Why is the Universe the way that it is? Why is it expanding? Why is that expansion growing ever faster? On the boundless scales of the cosmos the most formidable of nature's forces is gravity. Einstein predicted that there isn't actually a force of gravity at all, but rather spacetime is curved. His ideas lie at the heart of our understanding of modern cosmology and the Universe’s chronology. This same theory predicts black holes and gravitational waves, which have now been discovered in spectacular fashion. Examining the history of our expanding Universe we are led by the same theory inevitably to some kind of Big Bang — but does it predict dark energy driving an ever-accelerating Universe, gradually diluting everything into nothing at all? Perhaps.
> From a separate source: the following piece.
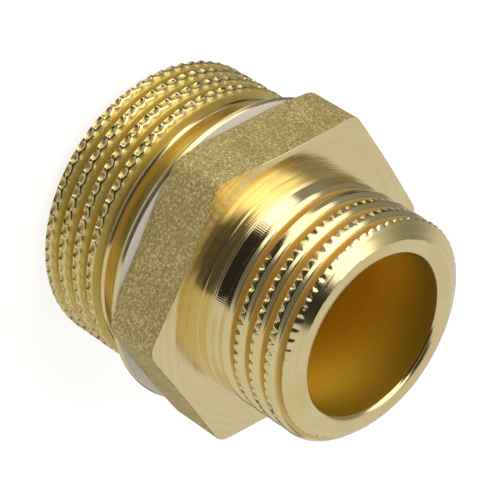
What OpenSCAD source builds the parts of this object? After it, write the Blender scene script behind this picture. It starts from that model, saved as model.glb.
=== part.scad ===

In this talk Chris Clarkson will describe our current understanding of the Universe at large and how future cosmological surveys will map the vast cosmic web of galaxies on scales so far only envisaged in prodigious computer simulations. Unravelling this delicate web will reveal not only the nature of the Big Bang itself, but the essence of dark energy — and with it, the future of the Universe.

 

Speaker bio

Professor Chris Clarkson is a cosmologist working at Queen Mary University of London. He works mainly on the theory of large scale structure of the Universe but has worked on many aspects of gravity and cosmology, including the Big Bang, gravitational waves and black holes. He is currently Head of the Astronomy Unit at QMUL, having previously worked at the University of Cape Town as Head of the Cosmology Group. He studied for his PhD in Glasgow a long time ago, and undertook postdocs in Canada, South Africa and in the UK.